OBJECTIVE - Starting at the line containing "bpy.context.scene.collection.children.link(part)", please quote every line up to and including the line containing "bpy.context.scene.collection.objects.link(empty)", exactly, and nothing beyond.

SUPPLIED DATA -

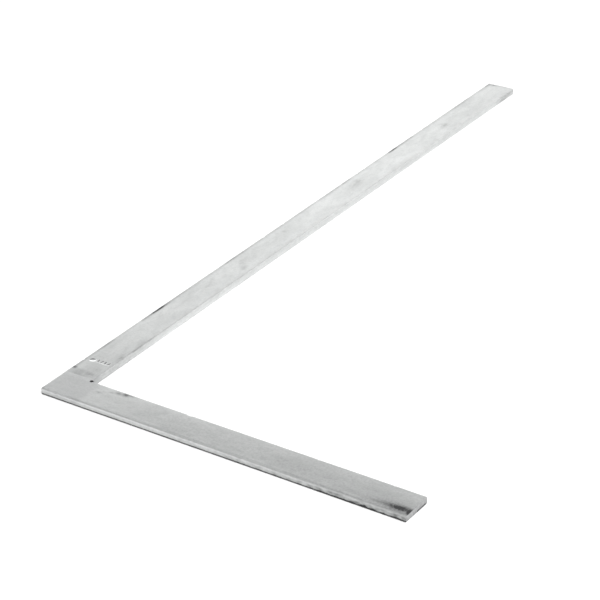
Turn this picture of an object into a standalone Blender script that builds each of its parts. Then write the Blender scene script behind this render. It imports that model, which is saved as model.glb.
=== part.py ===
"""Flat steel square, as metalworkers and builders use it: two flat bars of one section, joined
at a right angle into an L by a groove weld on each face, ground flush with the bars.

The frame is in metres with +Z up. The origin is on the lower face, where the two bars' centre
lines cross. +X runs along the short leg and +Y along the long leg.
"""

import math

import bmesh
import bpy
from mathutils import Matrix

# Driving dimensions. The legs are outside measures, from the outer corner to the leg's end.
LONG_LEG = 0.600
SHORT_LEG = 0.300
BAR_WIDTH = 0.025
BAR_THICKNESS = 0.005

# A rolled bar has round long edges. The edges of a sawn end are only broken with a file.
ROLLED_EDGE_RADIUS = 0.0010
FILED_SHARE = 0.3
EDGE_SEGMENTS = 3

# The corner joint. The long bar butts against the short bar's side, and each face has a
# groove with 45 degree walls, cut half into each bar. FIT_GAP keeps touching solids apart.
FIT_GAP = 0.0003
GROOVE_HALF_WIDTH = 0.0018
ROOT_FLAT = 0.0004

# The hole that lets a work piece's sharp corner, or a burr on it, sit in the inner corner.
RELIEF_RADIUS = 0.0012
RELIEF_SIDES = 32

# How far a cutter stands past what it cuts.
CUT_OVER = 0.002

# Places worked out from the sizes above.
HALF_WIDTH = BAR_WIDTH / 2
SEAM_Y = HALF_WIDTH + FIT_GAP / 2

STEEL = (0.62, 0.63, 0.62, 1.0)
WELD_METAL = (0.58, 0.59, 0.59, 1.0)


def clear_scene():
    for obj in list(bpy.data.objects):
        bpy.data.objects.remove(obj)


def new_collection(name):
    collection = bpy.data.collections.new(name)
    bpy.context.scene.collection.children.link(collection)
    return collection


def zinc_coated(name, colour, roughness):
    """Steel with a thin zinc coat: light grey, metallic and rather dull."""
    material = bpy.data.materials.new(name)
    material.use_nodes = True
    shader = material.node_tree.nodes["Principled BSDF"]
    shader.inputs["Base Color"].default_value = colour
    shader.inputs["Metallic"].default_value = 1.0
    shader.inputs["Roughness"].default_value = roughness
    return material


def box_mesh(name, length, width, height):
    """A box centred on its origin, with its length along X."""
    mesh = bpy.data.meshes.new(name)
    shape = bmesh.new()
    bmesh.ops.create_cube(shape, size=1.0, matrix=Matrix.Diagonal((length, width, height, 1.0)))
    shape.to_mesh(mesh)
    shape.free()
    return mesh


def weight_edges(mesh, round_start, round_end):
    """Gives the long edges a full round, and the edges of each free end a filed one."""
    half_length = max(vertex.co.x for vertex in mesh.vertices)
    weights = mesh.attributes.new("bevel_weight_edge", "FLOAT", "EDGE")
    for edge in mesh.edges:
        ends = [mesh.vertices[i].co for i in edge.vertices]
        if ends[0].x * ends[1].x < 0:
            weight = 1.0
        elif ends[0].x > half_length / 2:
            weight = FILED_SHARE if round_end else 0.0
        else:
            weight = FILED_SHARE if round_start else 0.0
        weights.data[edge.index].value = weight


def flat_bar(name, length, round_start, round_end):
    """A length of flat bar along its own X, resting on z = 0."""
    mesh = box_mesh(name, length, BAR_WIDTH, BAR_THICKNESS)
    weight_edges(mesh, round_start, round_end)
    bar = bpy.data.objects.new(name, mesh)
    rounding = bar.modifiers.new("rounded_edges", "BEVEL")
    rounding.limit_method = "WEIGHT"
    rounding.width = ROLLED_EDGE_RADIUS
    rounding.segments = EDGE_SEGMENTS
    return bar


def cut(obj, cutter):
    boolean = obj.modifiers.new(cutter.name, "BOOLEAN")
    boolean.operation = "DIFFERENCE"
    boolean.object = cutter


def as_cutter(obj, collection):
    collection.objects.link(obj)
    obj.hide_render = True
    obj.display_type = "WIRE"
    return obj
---
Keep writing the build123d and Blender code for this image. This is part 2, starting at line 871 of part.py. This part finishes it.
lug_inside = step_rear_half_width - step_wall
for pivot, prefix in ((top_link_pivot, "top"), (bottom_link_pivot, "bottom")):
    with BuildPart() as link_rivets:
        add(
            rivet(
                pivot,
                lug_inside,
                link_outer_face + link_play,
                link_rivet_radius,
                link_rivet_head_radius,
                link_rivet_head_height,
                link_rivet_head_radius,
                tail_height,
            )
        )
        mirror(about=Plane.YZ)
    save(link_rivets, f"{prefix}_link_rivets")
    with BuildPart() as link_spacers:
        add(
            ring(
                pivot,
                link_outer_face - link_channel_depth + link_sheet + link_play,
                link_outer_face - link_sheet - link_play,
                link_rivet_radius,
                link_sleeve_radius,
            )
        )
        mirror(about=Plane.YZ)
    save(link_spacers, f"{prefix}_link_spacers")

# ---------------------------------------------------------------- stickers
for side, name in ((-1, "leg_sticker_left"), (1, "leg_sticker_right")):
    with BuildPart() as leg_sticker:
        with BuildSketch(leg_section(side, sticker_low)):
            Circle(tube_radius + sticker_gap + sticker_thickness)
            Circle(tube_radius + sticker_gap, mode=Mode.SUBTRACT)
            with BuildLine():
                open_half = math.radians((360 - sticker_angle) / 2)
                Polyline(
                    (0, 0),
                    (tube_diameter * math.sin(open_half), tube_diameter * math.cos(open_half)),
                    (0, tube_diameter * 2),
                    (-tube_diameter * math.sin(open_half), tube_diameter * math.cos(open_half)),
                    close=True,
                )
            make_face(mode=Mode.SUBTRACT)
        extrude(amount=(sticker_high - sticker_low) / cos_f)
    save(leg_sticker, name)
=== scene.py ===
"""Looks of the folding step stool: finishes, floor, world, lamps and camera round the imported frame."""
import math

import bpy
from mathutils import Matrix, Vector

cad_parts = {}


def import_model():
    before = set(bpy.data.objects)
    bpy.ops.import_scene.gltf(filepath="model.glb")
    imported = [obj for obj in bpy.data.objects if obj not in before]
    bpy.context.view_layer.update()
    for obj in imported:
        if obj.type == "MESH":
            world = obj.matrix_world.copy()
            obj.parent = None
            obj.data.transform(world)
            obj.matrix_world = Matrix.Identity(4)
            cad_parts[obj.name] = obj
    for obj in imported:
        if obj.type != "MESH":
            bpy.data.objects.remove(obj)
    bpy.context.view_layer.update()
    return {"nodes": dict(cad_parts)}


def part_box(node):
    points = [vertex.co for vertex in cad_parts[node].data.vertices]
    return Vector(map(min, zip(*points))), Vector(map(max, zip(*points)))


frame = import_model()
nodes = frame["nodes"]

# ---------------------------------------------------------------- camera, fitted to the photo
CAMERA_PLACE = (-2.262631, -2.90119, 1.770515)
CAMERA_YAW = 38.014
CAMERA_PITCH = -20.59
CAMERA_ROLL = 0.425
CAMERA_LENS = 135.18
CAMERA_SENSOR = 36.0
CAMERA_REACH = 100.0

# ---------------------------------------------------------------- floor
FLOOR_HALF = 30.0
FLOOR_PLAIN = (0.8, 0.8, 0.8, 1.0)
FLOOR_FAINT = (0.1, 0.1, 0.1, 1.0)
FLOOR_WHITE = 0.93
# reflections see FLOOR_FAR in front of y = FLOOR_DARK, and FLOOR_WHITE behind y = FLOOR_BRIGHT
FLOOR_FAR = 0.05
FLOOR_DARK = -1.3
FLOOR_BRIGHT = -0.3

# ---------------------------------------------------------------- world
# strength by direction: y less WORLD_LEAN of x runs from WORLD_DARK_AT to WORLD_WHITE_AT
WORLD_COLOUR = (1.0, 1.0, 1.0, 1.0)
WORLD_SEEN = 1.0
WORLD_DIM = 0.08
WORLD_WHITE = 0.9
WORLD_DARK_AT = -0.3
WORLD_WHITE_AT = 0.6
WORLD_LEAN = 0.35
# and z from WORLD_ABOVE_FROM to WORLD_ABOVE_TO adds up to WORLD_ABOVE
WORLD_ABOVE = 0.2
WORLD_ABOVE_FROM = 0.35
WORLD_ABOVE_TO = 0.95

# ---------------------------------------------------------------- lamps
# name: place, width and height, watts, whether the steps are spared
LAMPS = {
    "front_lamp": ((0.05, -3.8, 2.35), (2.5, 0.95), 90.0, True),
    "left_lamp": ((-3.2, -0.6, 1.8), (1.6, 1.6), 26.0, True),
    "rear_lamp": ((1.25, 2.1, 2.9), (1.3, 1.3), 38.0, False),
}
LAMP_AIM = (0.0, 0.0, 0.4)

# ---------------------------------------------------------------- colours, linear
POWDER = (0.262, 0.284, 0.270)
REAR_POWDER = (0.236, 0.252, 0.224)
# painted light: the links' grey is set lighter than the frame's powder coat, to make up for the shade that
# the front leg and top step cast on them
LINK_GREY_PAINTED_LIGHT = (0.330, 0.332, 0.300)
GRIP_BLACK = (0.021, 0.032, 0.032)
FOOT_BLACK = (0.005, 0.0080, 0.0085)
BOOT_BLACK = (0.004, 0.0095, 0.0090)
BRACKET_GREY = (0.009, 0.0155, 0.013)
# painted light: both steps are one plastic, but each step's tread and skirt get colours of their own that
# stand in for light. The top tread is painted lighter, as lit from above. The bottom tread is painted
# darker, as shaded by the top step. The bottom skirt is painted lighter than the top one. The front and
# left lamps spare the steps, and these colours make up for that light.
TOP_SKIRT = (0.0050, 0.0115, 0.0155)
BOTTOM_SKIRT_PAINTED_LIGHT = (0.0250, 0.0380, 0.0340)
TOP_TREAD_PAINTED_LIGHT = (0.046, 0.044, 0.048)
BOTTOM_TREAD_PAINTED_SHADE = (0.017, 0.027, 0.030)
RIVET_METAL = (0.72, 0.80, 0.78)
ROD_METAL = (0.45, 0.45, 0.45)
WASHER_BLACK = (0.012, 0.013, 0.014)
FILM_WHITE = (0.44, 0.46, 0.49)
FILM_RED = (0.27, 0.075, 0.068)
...
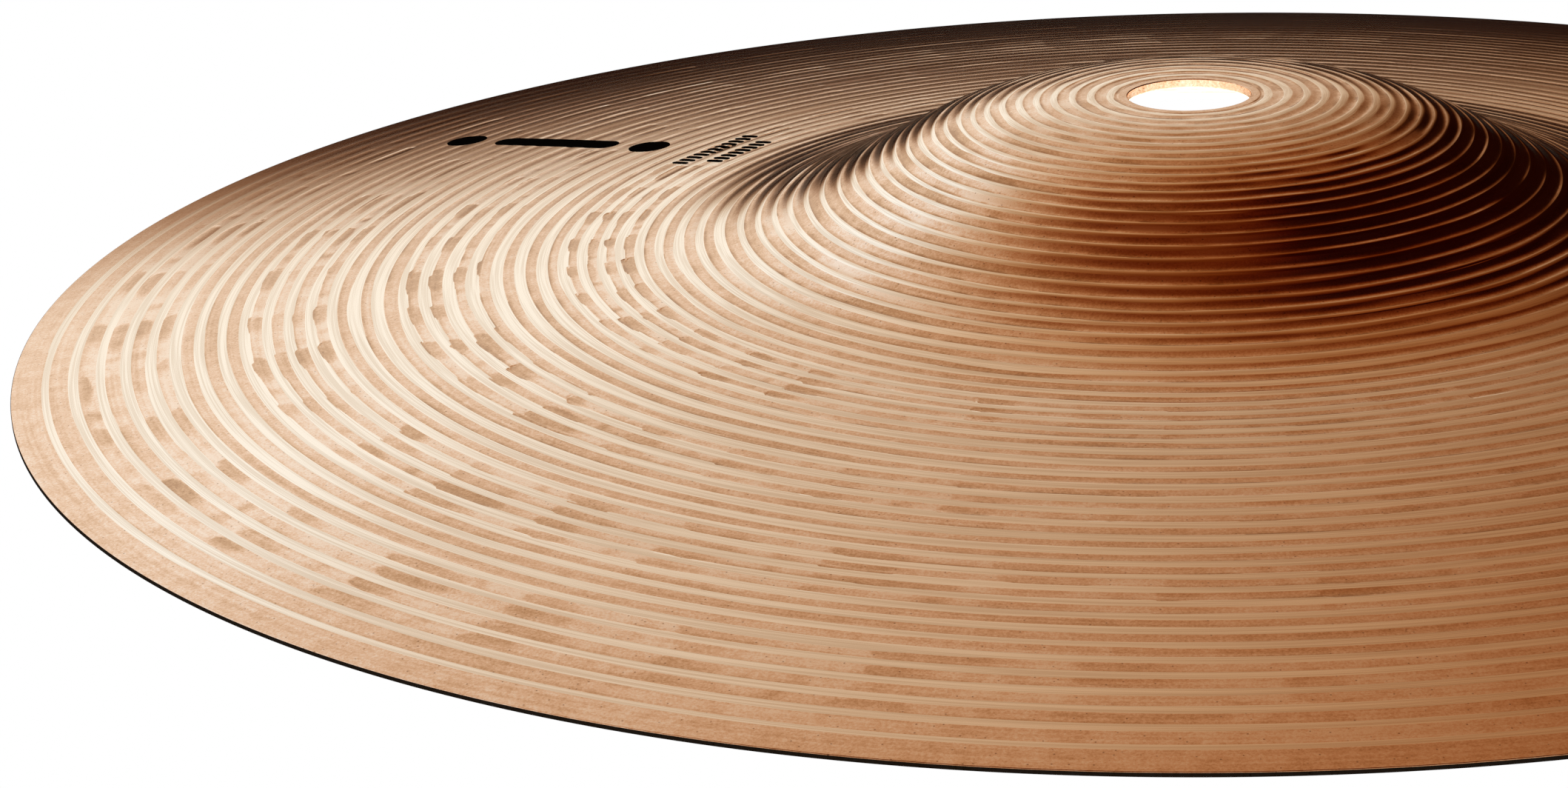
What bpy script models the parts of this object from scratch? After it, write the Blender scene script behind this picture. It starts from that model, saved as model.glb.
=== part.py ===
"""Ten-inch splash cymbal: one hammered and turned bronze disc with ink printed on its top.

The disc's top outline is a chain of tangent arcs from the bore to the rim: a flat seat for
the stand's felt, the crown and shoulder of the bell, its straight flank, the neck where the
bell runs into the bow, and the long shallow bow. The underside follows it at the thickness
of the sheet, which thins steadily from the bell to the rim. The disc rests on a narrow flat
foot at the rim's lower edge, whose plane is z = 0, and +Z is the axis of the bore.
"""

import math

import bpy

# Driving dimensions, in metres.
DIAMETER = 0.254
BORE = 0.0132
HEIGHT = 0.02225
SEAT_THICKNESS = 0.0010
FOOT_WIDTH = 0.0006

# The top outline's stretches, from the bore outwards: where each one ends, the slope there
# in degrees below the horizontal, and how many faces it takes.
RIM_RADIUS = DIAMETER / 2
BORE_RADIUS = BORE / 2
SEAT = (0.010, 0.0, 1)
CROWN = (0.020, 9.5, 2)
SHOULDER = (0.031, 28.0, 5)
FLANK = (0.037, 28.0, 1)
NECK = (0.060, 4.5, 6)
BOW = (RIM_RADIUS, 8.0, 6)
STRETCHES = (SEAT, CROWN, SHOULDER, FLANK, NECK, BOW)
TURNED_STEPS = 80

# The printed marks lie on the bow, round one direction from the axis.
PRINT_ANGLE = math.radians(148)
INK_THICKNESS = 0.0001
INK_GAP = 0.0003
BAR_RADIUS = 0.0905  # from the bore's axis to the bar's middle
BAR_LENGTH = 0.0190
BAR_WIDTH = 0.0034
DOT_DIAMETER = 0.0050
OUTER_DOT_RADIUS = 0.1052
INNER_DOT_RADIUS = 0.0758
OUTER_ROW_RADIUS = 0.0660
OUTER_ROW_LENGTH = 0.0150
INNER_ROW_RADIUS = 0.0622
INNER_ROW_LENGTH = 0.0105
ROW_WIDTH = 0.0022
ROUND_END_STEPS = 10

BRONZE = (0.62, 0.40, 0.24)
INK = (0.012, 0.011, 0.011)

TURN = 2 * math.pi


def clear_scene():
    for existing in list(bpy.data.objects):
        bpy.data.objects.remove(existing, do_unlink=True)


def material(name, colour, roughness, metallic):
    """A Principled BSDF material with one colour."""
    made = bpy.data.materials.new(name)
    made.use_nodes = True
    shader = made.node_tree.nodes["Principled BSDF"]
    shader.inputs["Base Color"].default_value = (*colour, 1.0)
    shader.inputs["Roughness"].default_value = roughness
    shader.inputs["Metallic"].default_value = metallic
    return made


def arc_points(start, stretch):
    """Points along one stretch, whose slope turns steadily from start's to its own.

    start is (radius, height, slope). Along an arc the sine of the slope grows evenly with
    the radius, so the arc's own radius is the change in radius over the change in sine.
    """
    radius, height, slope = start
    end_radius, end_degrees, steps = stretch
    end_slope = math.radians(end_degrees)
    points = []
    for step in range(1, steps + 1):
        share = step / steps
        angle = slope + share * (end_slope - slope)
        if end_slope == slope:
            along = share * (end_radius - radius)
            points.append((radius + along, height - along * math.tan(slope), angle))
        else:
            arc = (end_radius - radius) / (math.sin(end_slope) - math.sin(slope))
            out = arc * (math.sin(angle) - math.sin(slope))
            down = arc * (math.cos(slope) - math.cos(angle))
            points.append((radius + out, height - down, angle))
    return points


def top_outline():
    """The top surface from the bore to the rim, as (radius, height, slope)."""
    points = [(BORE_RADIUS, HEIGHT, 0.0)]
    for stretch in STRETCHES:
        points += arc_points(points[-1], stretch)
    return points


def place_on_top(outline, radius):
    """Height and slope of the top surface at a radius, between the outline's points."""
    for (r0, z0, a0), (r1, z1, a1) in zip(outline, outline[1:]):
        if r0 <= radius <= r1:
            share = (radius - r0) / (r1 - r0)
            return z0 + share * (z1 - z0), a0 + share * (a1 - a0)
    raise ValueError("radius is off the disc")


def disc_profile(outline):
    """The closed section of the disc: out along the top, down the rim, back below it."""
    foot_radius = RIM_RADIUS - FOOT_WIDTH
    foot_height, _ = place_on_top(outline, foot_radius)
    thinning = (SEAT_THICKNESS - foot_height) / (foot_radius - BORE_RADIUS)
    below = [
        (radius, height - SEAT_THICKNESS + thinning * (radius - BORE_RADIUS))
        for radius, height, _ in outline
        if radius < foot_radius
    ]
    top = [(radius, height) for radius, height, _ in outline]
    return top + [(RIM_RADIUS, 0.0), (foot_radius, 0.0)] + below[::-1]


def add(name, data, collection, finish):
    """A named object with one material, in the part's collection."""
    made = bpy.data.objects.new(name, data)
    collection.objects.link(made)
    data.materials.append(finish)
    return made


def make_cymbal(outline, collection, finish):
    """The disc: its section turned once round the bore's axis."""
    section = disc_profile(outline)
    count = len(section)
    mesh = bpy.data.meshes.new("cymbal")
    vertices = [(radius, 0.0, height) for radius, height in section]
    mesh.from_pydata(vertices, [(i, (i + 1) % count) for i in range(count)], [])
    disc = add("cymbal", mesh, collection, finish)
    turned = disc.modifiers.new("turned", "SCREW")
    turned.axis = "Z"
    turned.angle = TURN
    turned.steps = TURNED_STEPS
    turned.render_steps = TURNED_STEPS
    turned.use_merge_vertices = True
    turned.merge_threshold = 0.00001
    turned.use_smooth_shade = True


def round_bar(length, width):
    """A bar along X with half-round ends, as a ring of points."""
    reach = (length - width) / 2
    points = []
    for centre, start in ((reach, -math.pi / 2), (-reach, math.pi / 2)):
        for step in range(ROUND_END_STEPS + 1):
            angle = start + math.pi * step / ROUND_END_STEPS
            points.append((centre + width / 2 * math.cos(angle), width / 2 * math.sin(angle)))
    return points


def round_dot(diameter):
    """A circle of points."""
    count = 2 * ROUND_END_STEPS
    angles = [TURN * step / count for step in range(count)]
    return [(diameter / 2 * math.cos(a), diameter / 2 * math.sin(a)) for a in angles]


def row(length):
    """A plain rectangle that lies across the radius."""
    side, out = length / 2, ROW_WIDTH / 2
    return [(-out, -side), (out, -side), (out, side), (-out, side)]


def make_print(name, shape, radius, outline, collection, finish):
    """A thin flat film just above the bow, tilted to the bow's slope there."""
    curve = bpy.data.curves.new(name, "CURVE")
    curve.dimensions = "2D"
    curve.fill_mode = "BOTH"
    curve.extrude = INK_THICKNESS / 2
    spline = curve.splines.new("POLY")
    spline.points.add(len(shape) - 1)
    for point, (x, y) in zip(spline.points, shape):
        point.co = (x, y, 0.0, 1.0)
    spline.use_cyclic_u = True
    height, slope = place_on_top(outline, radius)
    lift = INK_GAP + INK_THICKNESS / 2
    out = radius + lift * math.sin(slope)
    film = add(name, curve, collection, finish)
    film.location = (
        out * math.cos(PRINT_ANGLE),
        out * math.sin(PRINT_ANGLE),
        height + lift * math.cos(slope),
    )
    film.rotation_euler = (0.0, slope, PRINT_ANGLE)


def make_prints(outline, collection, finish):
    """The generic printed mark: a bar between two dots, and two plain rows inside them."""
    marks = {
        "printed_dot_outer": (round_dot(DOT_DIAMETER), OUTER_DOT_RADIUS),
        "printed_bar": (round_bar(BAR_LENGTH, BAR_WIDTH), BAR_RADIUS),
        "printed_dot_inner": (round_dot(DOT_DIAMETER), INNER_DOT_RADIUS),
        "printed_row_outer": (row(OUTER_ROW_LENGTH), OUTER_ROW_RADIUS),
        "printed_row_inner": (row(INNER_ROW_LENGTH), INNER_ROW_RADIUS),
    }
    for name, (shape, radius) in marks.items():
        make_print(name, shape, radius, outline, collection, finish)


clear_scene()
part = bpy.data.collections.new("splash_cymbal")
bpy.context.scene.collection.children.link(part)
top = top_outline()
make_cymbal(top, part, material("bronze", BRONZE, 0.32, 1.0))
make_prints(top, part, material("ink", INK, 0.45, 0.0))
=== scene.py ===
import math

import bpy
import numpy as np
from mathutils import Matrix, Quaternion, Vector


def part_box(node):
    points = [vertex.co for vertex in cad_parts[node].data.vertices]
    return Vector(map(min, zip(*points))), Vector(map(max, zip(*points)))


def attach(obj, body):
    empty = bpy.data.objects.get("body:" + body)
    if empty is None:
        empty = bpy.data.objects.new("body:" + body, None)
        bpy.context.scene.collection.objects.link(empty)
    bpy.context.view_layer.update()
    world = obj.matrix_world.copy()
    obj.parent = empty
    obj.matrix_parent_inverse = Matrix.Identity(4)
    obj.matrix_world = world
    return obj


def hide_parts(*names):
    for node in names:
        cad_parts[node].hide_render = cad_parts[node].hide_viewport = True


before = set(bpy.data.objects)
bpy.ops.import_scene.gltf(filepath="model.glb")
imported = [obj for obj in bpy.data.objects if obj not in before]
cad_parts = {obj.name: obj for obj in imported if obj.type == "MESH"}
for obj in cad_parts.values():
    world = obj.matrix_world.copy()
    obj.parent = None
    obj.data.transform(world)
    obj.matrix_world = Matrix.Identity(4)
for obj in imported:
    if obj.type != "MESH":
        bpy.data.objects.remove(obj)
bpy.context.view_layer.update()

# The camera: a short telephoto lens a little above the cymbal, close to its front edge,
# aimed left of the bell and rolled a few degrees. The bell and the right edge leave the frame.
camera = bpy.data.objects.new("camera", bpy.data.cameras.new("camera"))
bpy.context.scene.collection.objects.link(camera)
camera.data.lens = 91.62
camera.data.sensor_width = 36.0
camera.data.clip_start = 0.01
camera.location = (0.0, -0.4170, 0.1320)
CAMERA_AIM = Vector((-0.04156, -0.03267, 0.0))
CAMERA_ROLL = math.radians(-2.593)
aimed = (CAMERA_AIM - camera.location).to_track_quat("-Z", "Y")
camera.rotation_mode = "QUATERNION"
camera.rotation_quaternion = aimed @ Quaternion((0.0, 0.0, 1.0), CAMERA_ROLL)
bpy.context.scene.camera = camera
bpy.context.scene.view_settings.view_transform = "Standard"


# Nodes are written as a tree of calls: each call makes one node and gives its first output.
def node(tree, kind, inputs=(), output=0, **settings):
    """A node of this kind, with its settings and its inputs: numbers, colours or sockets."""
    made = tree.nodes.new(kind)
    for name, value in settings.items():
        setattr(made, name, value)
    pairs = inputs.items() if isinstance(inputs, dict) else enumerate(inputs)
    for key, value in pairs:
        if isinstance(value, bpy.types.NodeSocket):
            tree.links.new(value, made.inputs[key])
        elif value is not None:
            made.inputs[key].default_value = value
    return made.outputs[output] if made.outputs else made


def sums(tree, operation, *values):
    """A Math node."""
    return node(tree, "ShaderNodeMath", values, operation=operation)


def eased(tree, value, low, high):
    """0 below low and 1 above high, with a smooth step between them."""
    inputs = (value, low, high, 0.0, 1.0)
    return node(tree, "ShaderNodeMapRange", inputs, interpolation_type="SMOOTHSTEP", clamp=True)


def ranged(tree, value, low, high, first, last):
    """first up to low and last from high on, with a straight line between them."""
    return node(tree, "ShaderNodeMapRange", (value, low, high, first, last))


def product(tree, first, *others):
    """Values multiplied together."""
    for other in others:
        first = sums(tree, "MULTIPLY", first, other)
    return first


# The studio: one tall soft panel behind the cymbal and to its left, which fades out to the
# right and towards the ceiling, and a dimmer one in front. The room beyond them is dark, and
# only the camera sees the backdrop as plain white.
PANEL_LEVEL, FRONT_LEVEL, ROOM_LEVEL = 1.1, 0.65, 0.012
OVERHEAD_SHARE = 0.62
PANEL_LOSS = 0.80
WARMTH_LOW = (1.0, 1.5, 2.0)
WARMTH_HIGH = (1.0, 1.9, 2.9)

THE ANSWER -
bpy.context.scene.collection.children.link(part)
top = top_outline()
make_cymbal(top, part, material("bronze", BRONZE, 0.32, 1.0))
make_prints(top, part, material("ink", INK, 0.45, 0.0))
=== scene.py ===
import math

import bpy
import numpy as np
from mathutils import Matrix, Quaternion, Vector


def part_box(node):
    points = [vertex.co for vertex in cad_parts[node].data.vertices]
    return Vector(map(min, zip(*points))), Vector(map(max, zip(*points)))


def attach(obj, body):
    empty = bpy.data.objects.get("body:" + body)
    if empty is None:
        empty = bpy.data.objects.new("body:" + body, None)
        bpy.context.scene.collection.objects.link(empty)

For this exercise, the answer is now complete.